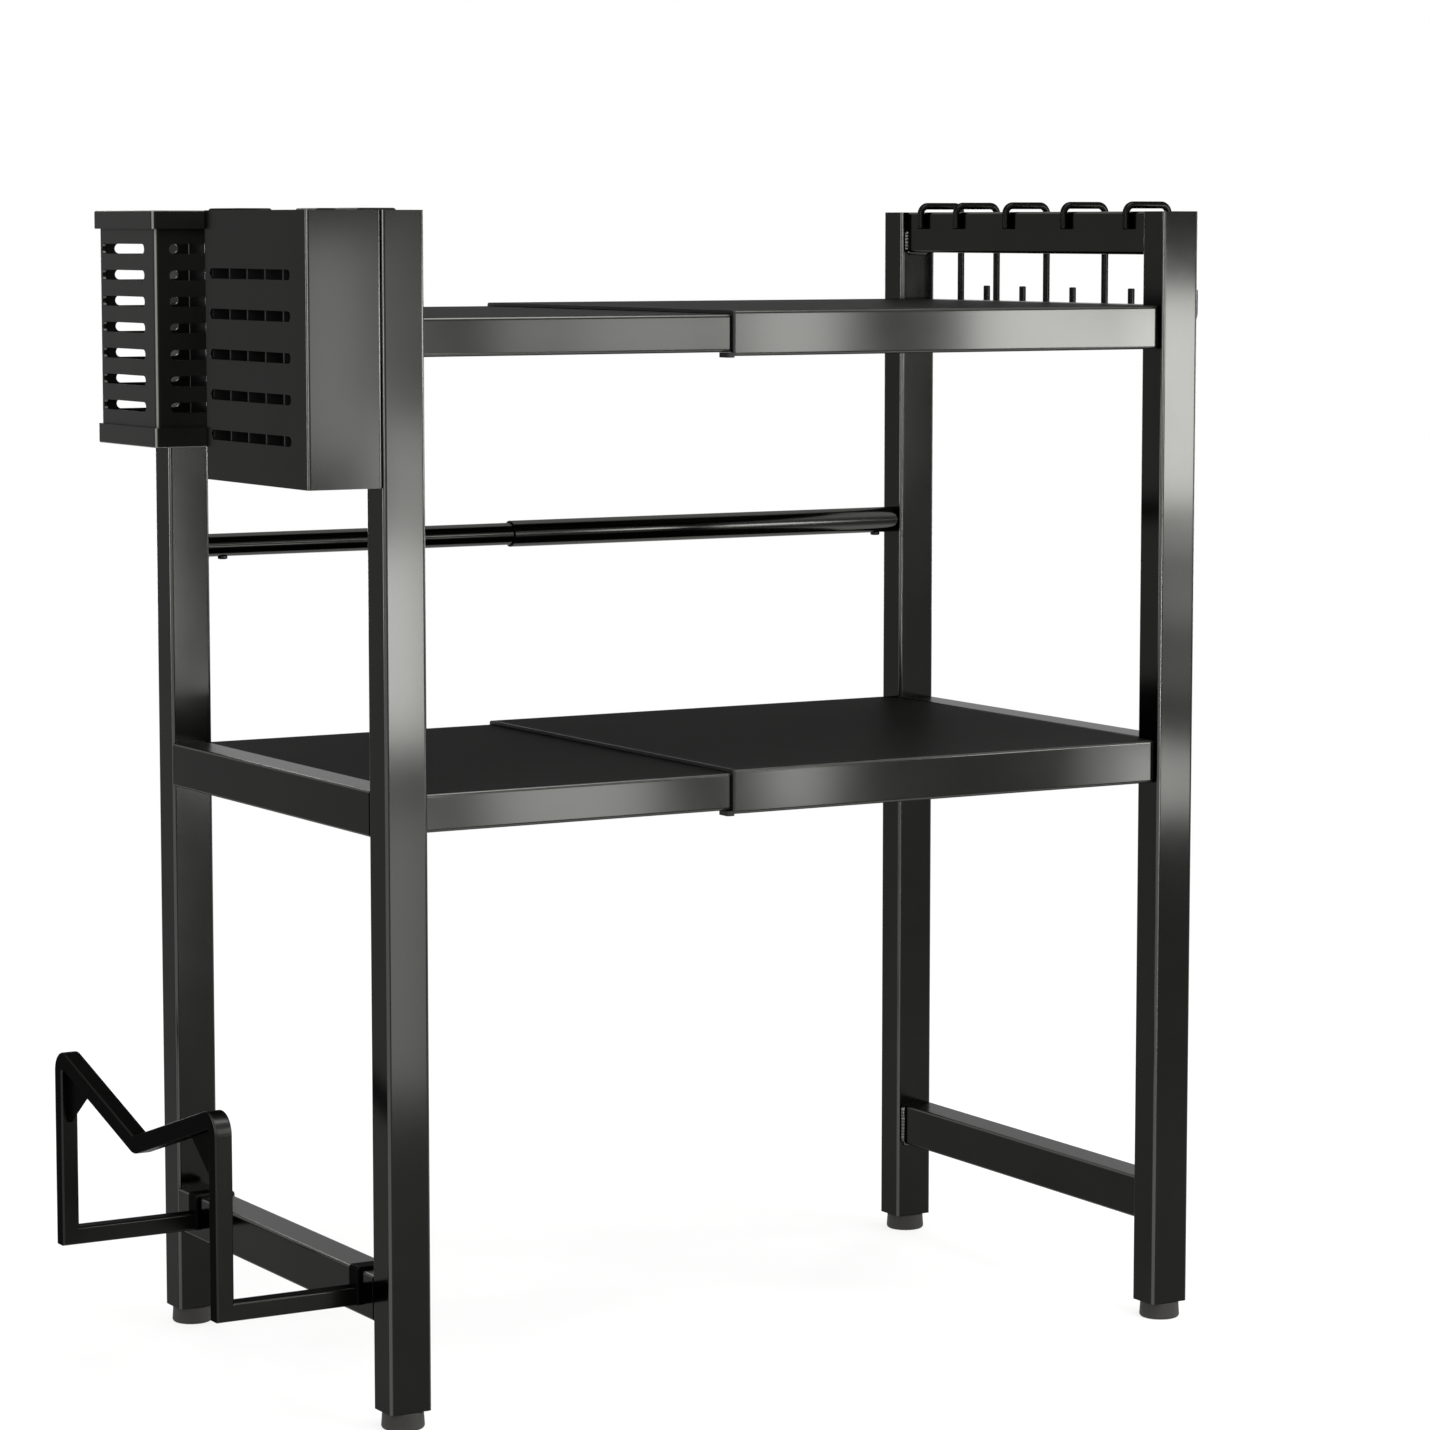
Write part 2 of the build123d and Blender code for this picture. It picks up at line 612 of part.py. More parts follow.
# Rivets: flush at the strap, bridging the rim's thickness behind the body, headed inside the caddy
rivet_seat = body_back - caddy_wall
with BuildPart() as caddy_rivets:
    with BuildSketch(facing(rivet_seat, body_y, stand_top, -1)):
        with Locations(*[(0, -drop) for drop in rivet_drops]):
            Circle(rivet_head_radius)
    extrude(amount=rivet_head_height)
    fillet(caddy_rivets.edges().filter_by(GeomType.CIRCLE).sort_by(Axis.X)[:2], rivet_head_height / 2)
    with BuildSketch(facing(rivet_seat, body_y, stand_top, 1)):
        with Locations(*[(0, -drop) for drop in rivet_drops]):
            Circle(rivet_radius)
    extrude(amount=caddy_wall + rim_back + strap_thickness)
save(caddy_rivets.part, "caddy_rivets")


# Board holder: one square bar bent into two arms and an M, on two clips over the bottom rail
bar_x = left_face - holder_reach + bar_size / 2
holder_base = bottom_rail_top - holder_drop
arm_level = holder_base + bar_size / 2
peak_level = bottom_rail_top + holder_peak_rise - bar_size / 2
valley_level = bottom_rail_top + holder_valley_rise + bar_size / 2
clip_outside = left_face - clip_fit - clip_thickness
front_arm = rail_front + holder_front_margin
rear_arm = rail_rear - holder_rear_margin
holder_middle = (front_arm + rear_arm) / 2

with BuildPart() as holder_bar:
    with BuildLine():
        FilletPolyline(
            (clip_outside, front_arm, arm_level),
            (bar_x, front_arm, arm_level),
            (bar_x, front_arm, peak_level),
            (bar_x, holder_middle, valley_level),
            (bar_x, rear_arm, peak_level),
            (bar_x, rear_arm, arm_level),
            (clip_outside, rear_arm, arm_level),
            radius=(0, bar_bend, bar_bend, bar_bend, 0))
    with BuildSketch(facing(clip_outside, front_arm, arm_level, -1)):
        RectangleRounded(bar_size, bar_size, bar_corner)
    sweep(transition=Transition.RIGHT)
save(holder_bar.part, "board_holder_bar")

# Triangular gussets welded into the two upper corners of the M, filling the bar's inner bends
down = Vector(0, -1)
with BuildPart() as holder_gussets:
    with BuildSketch(facing(bar_x, 0, 0, 1)):
        for arm in (front_arm, rear_arm):
            run = Vector(holder_middle - arm, valley_level - peak_level).normalized()
            half_angle = down.get_angle(run) / 2
            inwards = (down + run).normalized() * (bar_size / 2 / sin(radians(half_angle)))
            corner = Vector(arm, peak_level) + inwards
            low, far = corner + down * gusset_leg, corner + run * gusset_leg
            with BuildLine():
                FilletPolyline(low, corner, far, radius=bar_bend - bar_size / 2)
                Line(far, low)
            make_face()
    extrude(amount=gusset_thickness / 2, both=True)
save(holder_gussets.part, "board_holder_gussets")

clip_x = clip_outside + clip_thickness / 2
clip_level = bottom_rail_top + hang_gap + clip_thickness / 2
clip_inside = rail_inside + clip_fit + clip_thickness / 2
with BuildPart() as holder_clips:
    for arm in (front_arm, rear_arm):
        with BuildSketch(Plane.XZ.offset(-arm)):
            with BuildLine():
                FilletPolyline((clip_x, holder_base), (clip_x, clip_level), (clip_inside, clip_level),
                               (clip_inside, bottom_rail_top - clip_drop), radius=bend_radius)
            trace(line_width=clip_thickness)
        extrude(amount=clip_width / 2, both=True)
save(holder_clips.part, "board_holder_clips")


# Wire hooks over the right top rail: short leg inside, long leg outside ending in a J
wire_inside = right_face - rail_width - hook_fit - wire_radius
wire_outside = right_face + hook_standoff + wire_radius
wire_top = stand_top + hook_rise - wire_radius
tip_x = right_face + hook_throw
bowl_radius = (tip_x - wire_outside) / 2
bowl_level = stand_top - hook_drop + wire_radius + bowl_radius
hook_run = rail_length - 2 * hook_margin

for number, share in enumerate(hook_shares, start=1):
    hook_y = rail_front + hook_margin + share * hook_run
    with BuildPart() as hook:
        with BuildLine(Plane.XZ.offset(-hook_y)):
            FilletPolyline((wire_inside, stand_top - hook_back_drop), (wire_inside, wire_top),
                           (wire_outside, wire_top), (wire_outside, bowl_level), radius=hook_bend)
            ThreePointArc((wire_outside, bowl_level), (wire_outside + bowl_radius, bowl_level - bowl_radius),
                          (tip_x, bowl_level))
            Line((tip_x, bowl_level), (tip_x, stand_top - hook_tip_drop))
        with BuildSketch(Plane((wire_inside, hook_y, stand_top - hook_back_drop))):
            Circle(wire_radius)
        sweep()
        hook_ends = hook.faces().filter_by(GeomType.PLANE)
        fillet(hook_ends.edges(), hook_rounding)
    save(hook.part, f"hook_{number}")
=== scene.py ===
# Two-tier stand with telescoping shelves: finishes, welds, threads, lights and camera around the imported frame
import math

import bmesh
import bpy
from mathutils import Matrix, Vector


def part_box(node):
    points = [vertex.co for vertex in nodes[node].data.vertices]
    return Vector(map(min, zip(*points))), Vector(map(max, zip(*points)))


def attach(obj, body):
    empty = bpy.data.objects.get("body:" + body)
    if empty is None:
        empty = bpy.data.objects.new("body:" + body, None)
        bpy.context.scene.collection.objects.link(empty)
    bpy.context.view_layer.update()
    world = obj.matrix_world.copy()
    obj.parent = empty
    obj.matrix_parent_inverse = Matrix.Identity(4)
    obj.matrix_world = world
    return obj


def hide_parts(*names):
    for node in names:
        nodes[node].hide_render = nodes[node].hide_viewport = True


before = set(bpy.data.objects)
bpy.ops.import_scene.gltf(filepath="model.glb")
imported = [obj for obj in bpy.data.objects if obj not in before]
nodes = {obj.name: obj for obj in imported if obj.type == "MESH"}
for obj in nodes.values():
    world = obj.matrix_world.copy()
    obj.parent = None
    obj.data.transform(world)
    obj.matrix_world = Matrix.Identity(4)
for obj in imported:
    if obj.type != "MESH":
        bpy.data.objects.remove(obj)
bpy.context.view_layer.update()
sides = ("left", "right")
mm = 0.001


def hexToLinear(code):
    # the sRGB curve, with full cover as the fourth number
    levels = [int(code[i:i + 2], 16) / 255 for i in (1, 3, 5)]
    return [v / 12.92 if v <= 0.04045 else ((v + 0.055) / 1.055) ** 2.4 for v in levels] + [1.0]


def addNode(tree, kind, settings={}, links={}):
    node = tree.nodes.new("ShaderNode" + kind)
    for key, value in settings.items():
        if isinstance(key, str) and hasattr(node, key):
            setattr(node, key, value)
        else:
            node.inputs[key].default_value = value
    for key, (source, output) in links.items():
        tree.links.new(source.outputs[output], node.inputs[key])
    return node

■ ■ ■

Give back the whole listing exactly as it reads.

## COMPLETE OUTPUT
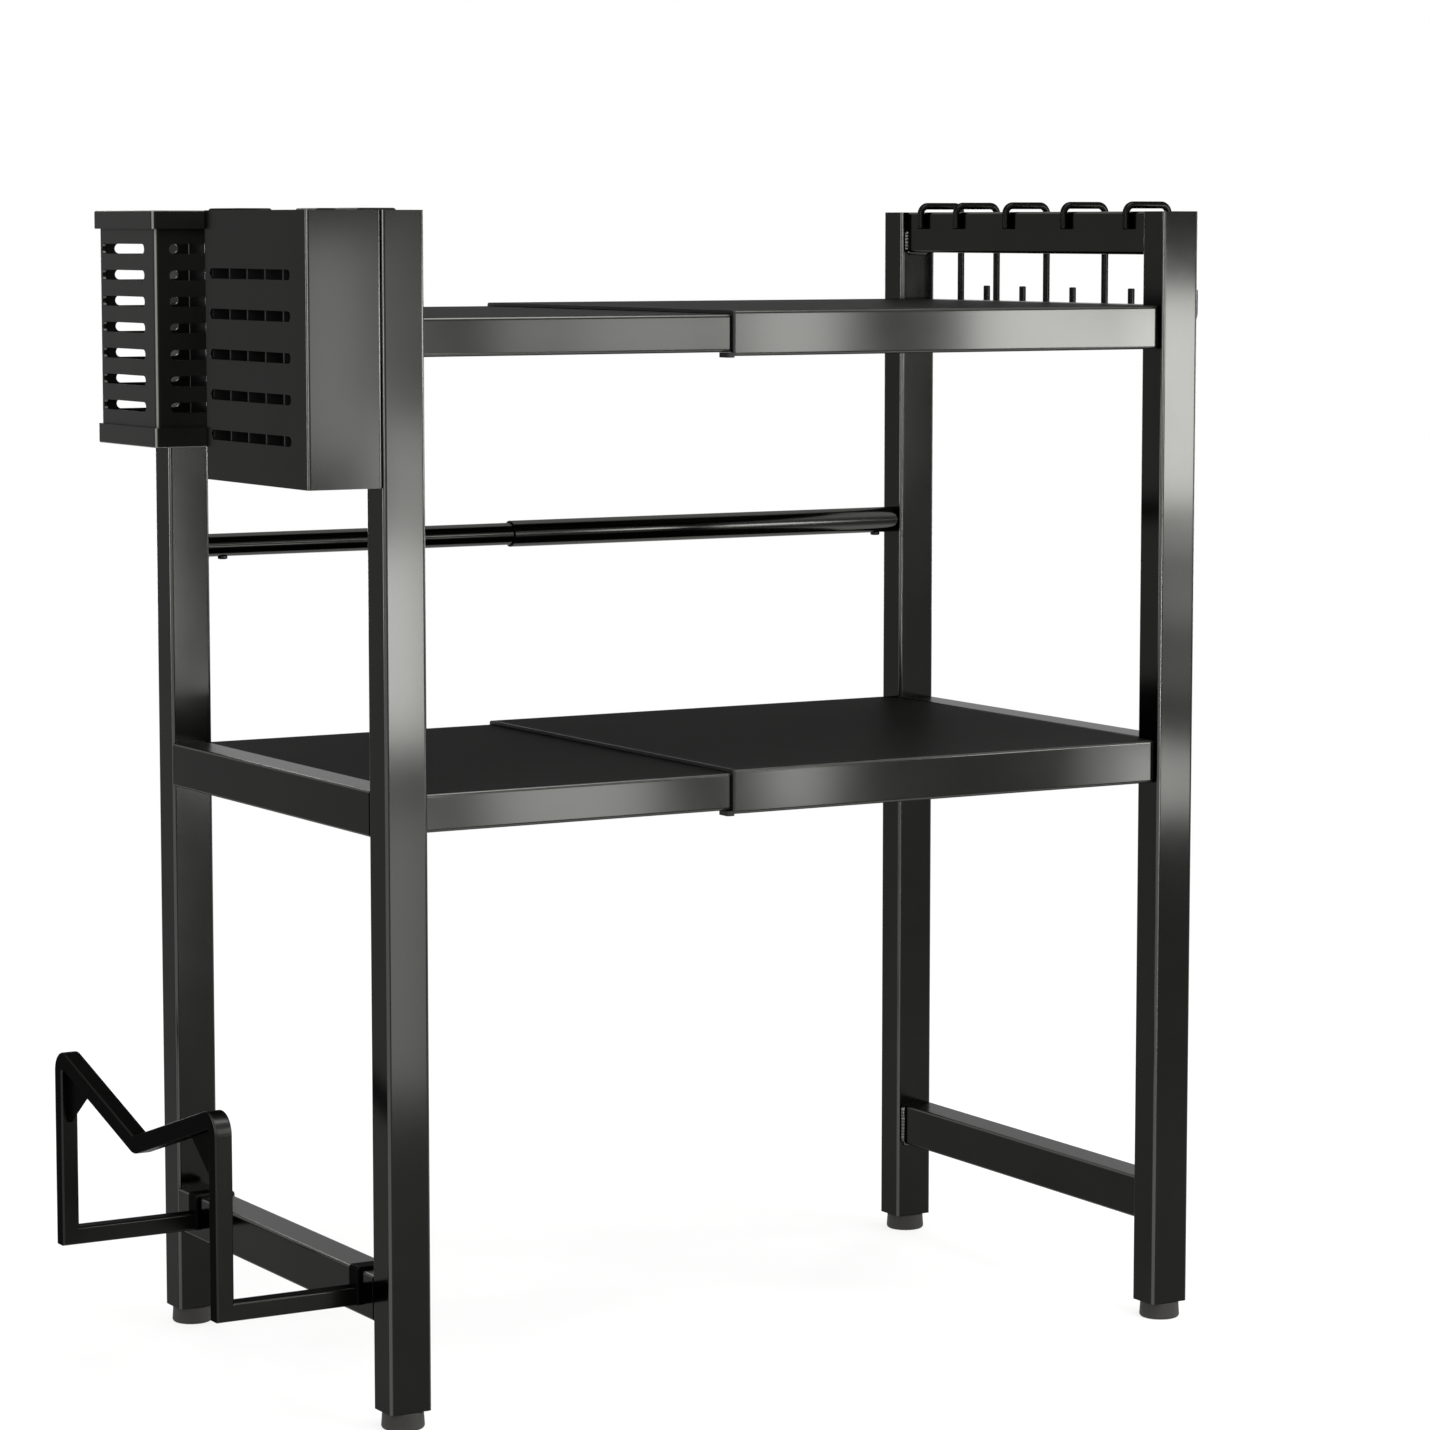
Write part 2 of the build123d and Blender code for this picture. It picks up at line 612 of part.py. More parts follow.
# Rivets: flush at the strap, bridging the rim's thickness behind the body, headed inside the caddy
rivet_seat = body_back - caddy_wall
with BuildPart() as caddy_rivets:
    with BuildSketch(facing(rivet_seat, body_y, stand_top, -1)):
        with Locations(*[(0, -drop) for drop in rivet_drops]):
            Circle(rivet_head_radius)
    extrude(amount=rivet_head_height)
    fillet(caddy_rivets.edges().filter_by(GeomType.CIRCLE).sort_by(Axis.X)[:2], rivet_head_height / 2)
    with BuildSketch(facing(rivet_seat, body_y, stand_top, 1)):
        with Locations(*[(0, -drop) for drop in rivet_drops]):
            Circle(rivet_radius)
    extrude(amount=caddy_wall + rim_back + strap_thickness)
save(caddy_rivets.part, "caddy_rivets")


# Board holder: one square bar bent into two arms and an M, on two clips over the bottom rail
bar_x = left_face - holder_reach + bar_size / 2
holder_base = bottom_rail_top - holder_drop
arm_level = holder_base + bar_size / 2
peak_level = bottom_rail_top + holder_peak_rise - bar_size / 2
valley_level = bottom_rail_top + holder_valley_rise + bar_size / 2
clip_outside = left_face - clip_fit - clip_thickness
front_arm = rail_front + holder_front_margin
rear_arm = rail_rear - holder_rear_margin
holder_middle = (front_arm + rear_arm) / 2

with BuildPart() as holder_bar:
    with BuildLine():
        FilletPolyline(
            (clip_outside, front_arm, arm_level),
            (bar_x, front_arm, arm_level),
            (bar_x, front_arm, peak_level),
            (bar_x, holder_middle, valley_level),
            (bar_x, rear_arm, peak_level),
            (bar_x, rear_arm, arm_level),
            (clip_outside, rear_arm, arm_level),
            radius=(0, bar_bend, bar_bend, bar_bend, 0))
    with BuildSketch(facing(clip_outside, front_arm, arm_level, -1)):
        RectangleRounded(bar_size, bar_size, bar_corner)
    sweep(transition=Transition.RIGHT)
save(holder_bar.part, "board_holder_bar")

# Triangular gussets welded into the two upper corners of the M, filling the bar's inner bends
down = Vector(0, -1)
with BuildPart() as holder_gussets:
    with BuildSketch(facing(bar_x, 0, 0, 1)):
        for arm in (front_arm, rear_arm):
            run = Vector(holder_middle - arm, valley_level - peak_level).normalized()
            half_angle = down.get_angle(run) / 2
            inwards = (down + run).normalized() * (bar_size / 2 / sin(radians(half_angle)))
            corner = Vector(arm, peak_level) + inwards
            low, far = corner + down * gusset_leg, corner + run * gusset_leg
            with BuildLine():
                FilletPolyline(low, corner, far, radius=bar_bend - bar_size / 2)
                Line(far, low)
            make_face()
    extrude(amount=gusset_thickness / 2, both=True)
save(holder_gussets.part, "board_holder_gussets")

clip_x = clip_outside + clip_thickness / 2
clip_level = bottom_rail_top + hang_gap + clip_thickness / 2
clip_inside = rail_inside + clip_fit + clip_thickness / 2
with BuildPart() as holder_clips:
    for arm in (front_arm, rear_arm):
        with BuildSketch(Plane.XZ.offset(-arm)):
            with BuildLine():
                FilletPolyline((clip_x, holder_base), (clip_x, clip_level), (clip_inside, clip_level),
                               (clip_inside, bottom_rail_top - clip_drop), radius=bend_radius)
            trace(line_width=clip_thickness)
        extrude(amount=clip_width / 2, both=True)
save(holder_clips.part, "board_holder_clips")


# Wire hooks over the right top rail: short leg inside, long leg outside ending in a J
wire_inside = right_face - rail_width - hook_fit - wire_radius
wire_outside = right_face + hook_standoff + wire_radius
wire_top = stand_top + hook_rise - wire_radius
tip_x = right_face + hook_throw
bowl_radius = (tip_x - wire_outside) / 2
bowl_level = stand_top - hook_drop + wire_radius + bowl_radius
hook_run = rail_length - 2 * hook_margin

for number, share in enumerate(hook_shares, start=1):
    hook_y = rail_front + hook_margin + share * hook_run
    with BuildPart() as hook:
        with BuildLine(Plane.XZ.offset(-hook_y)):
            FilletPolyline((wire_inside, stand_top - hook_back_drop), (wire_inside, wire_top),
                           (wire_outside, wire_top), (wire_outside, bowl_level), radius=hook_bend)
            ThreePointArc((wire_outside, bowl_level), (wire_outside + bowl_radius, bowl_level - bowl_radius),
                          (tip_x, bowl_level))
            Line((tip_x, bowl_level), (tip_x, stand_top - hook_tip_drop))
        with BuildSketch(Plane((wire_inside, hook_y, stand_top - hook_back_drop))):
            Circle(wire_radius)
        sweep()
        hook_ends = hook.faces().filter_by(GeomType.PLANE)
        fillet(hook_ends.edges(), hook_rounding)
    save(hook.part, f"hook_{number}")
=== scene.py ===
# Two-tier stand with telescoping shelves: finishes, welds, threads, lights and camera around the imported frame
import math

import bmesh
import bpy
from mathutils import Matrix, Vector


def part_box(node):
    points = [vertex.co for vertex in nodes[node].data.vertices]
    return Vector(map(min, zip(*points))), Vector(map(max, zip(*points)))


def attach(obj, body):
    empty = bpy.data.objects.get("body:" + body)
    if empty is None:
        empty = bpy.data.objects.new("body:" + body, None)
        bpy.context.scene.collection.objects.link(empty)
    bpy.context.view_layer.update()
    world = obj.matrix_world.copy()
    obj.parent = empty
    obj.matrix_parent_inverse = Matrix.Identity(4)
    obj.matrix_world = world
    return obj


def hide_parts(*names):
    for node in names:
        nodes[node].hide_render = nodes[node].hide_viewport = True


before = set(bpy.data.objects)
bpy.ops.import_scene.gltf(filepath="model.glb")
imported = [obj for obj in bpy.data.objects if obj not in before]
nodes = {obj.name: obj for obj in imported if obj.type == "MESH"}
for obj in nodes.values():
    world = obj.matrix_world.copy()
    obj.parent = None
    obj.data.transform(world)
    obj.matrix_world = Matrix.Identity(4)
for obj in imported:
    if obj.type != "MESH":
        bpy.data.objects.remove(obj)
bpy.context.view_layer.update()
sides = ("left", "right")
mm = 0.001


def hexToLinear(code):
    # the sRGB curve, with full cover as the fourth number
    levels = [int(code[i:i + 2], 16) / 255 for i in (1, 3, 5)]
    return [v / 12.92 if v <= 0.04045 else ((v + 0.055) / 1.055) ** 2.4 for v in levels] + [1.0]


def addNode(tree, kind, settings={}, links={}):
    node = tree.nodes.new("ShaderNode" + kind)
    for key, value in settings.items():
        if isinstance(key, str) and hasattr(node, key):
            setattr(node, key, value)
        else:
            node.inputs[key].default_value = value
    for key, (source, output) in links.items():
        tree.links.new(source.outputs[output], node.inputs[key])
    return node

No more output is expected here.